Spain won the two most recent UEFA U19 championships and has reached the final of that annual European competition in six of seven tournaments since 2012.

The U.S. has the oldest team in this tournament. Spain has just one player who is even 30 years old, midfielder Silvia Meseguer Bellido, who celebrated that milestone birthday in March.

Celia Jimenez Delgado is among the more familiar Spanish players to many American fans, thanks to her time at the University of Alabama and now with the NWSL's Reign FC (she's the only American-based player on a roster full of Barcelona and Atletico Madrid players). But before coming to the U.S., she was part of the new wave of women's soccer in Spain.

"Since we have such a soccer culture, and we see how the guys are professional, full-time athletes, we always thought that could be a reality," Jimenez Delgado said shortly before this tournament. "We hoped that one day it would be the same for us. I also think we really invested time and energy into changing that reality, and today it's whole different story."

Spain is following the same path France already traveled, opening a game already part of the national consciousness to the full breadth of the population. Italy's success in this World Cup, on the heels of improvements in Serie A, is similar. And even if progress in places like Africa and South America remains imperative, the growth of the game in places such as southern Europe is a start.

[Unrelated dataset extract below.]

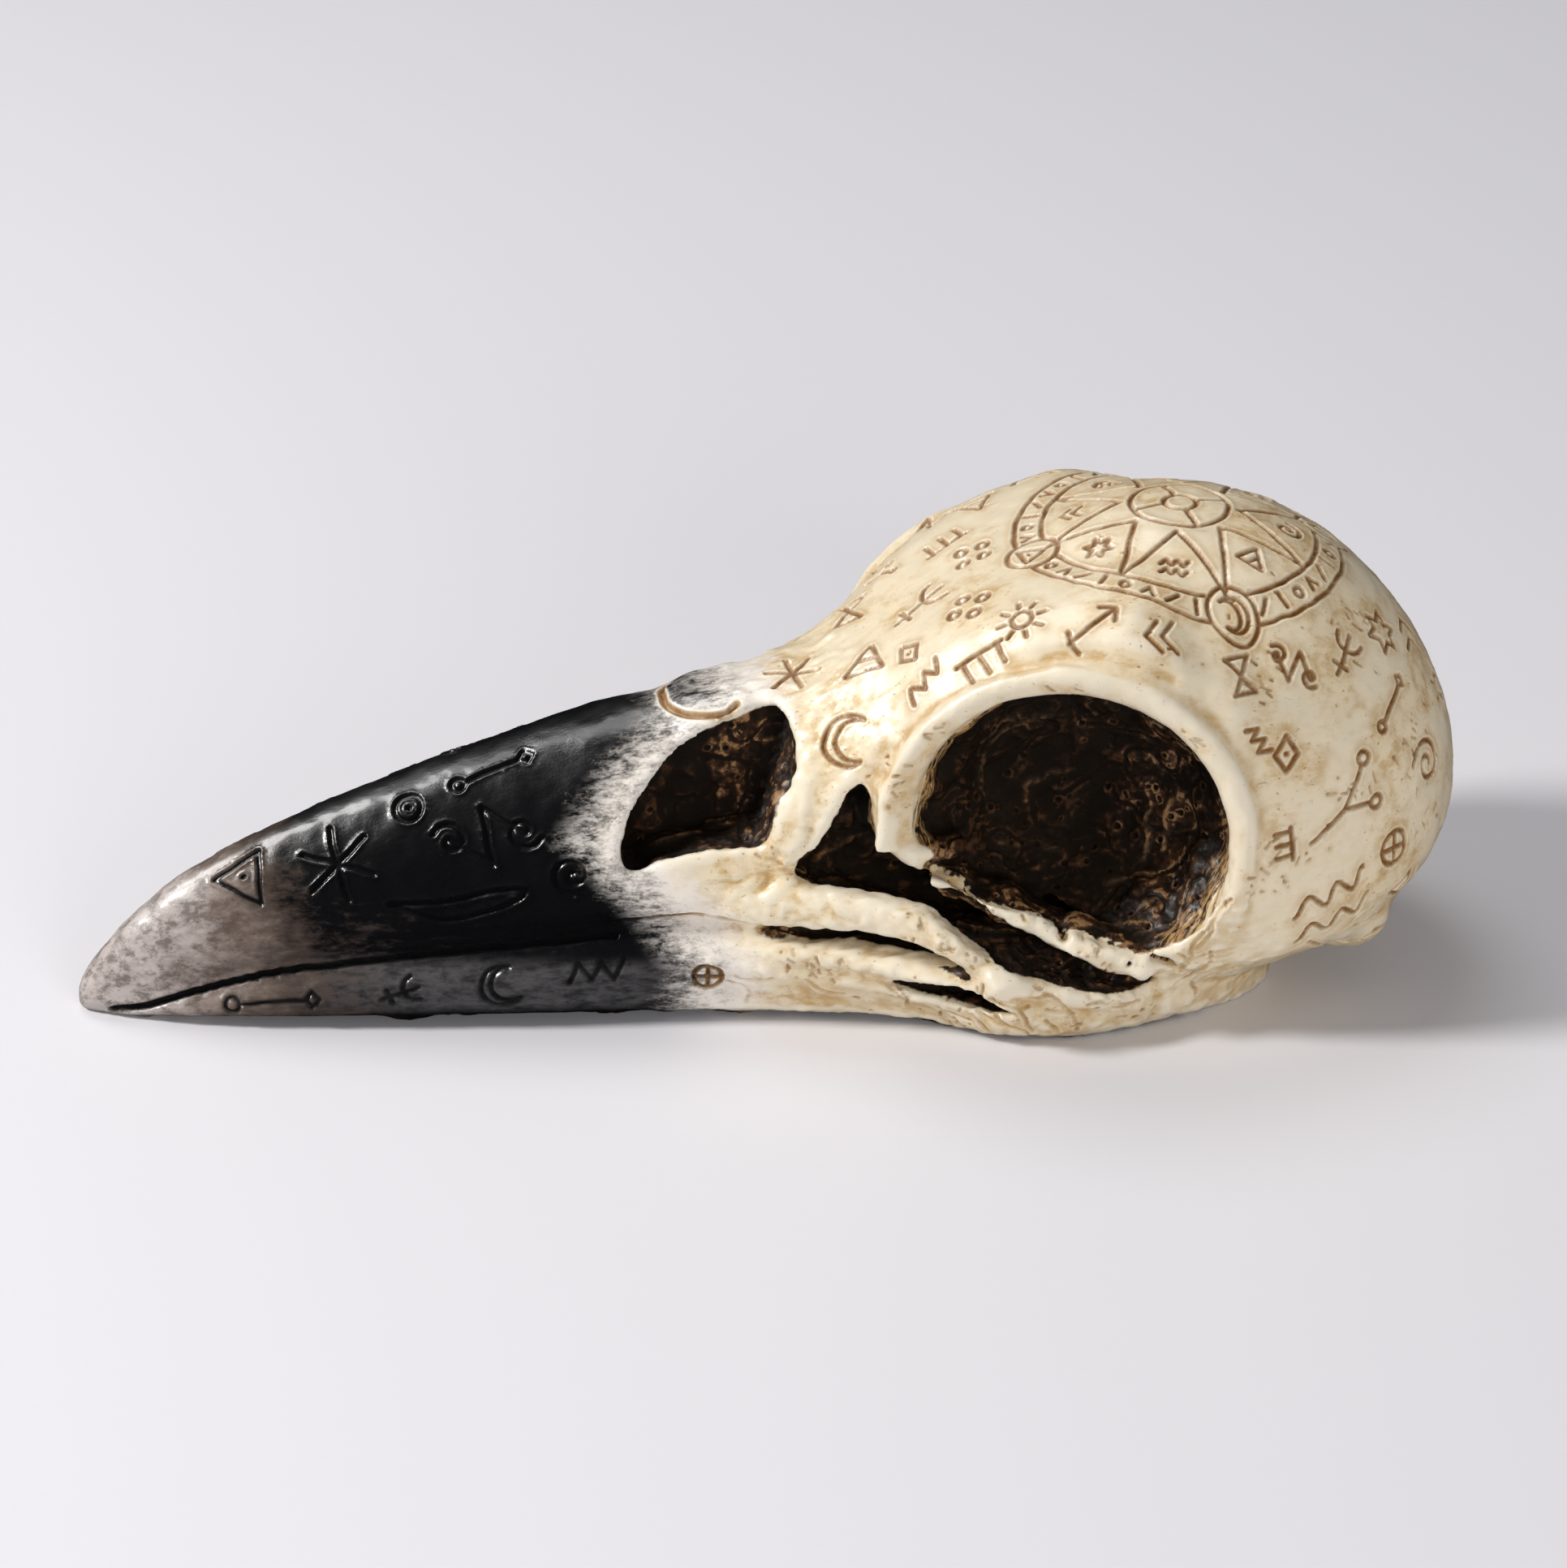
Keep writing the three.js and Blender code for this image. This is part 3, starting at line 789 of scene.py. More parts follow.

"I think these are examples that FIFA and federations need to look at," Kelley O'Hara said when asked about Spain. "To see that if you do invest the time, you do invest the money, you will get results."

Spain is far from a finished product in that regard, still relatively early in a generation of change. But even as currently constituted, it presents a greater knockout-round challenge than the U.S. faced in the same round four years ago against a Colombia side ranked 28th in the world and with only some players fully professional.

The U.S. also enters this game with three days' fewer rest than Spain, which completed group play on June 17, a perk perhaps all the more valuable with forecasted highs in the 90s in Reims.

"I say bring it on," Krieger said. "We're here to win, and I'd rather play the best teams possible, just so that it's more enjoyable for us to lift the trophy in the end. You come here to play the best teams, to be the best, because if we didn't, people would have to say, 'Oh, they only played so-and-so ... and this was the easy route for them.'

"No, I want to play every team that is ranked [highest] in this tournament."

All the same, in the case of Spain, it might be a case of better to play it in 2019 than 2023.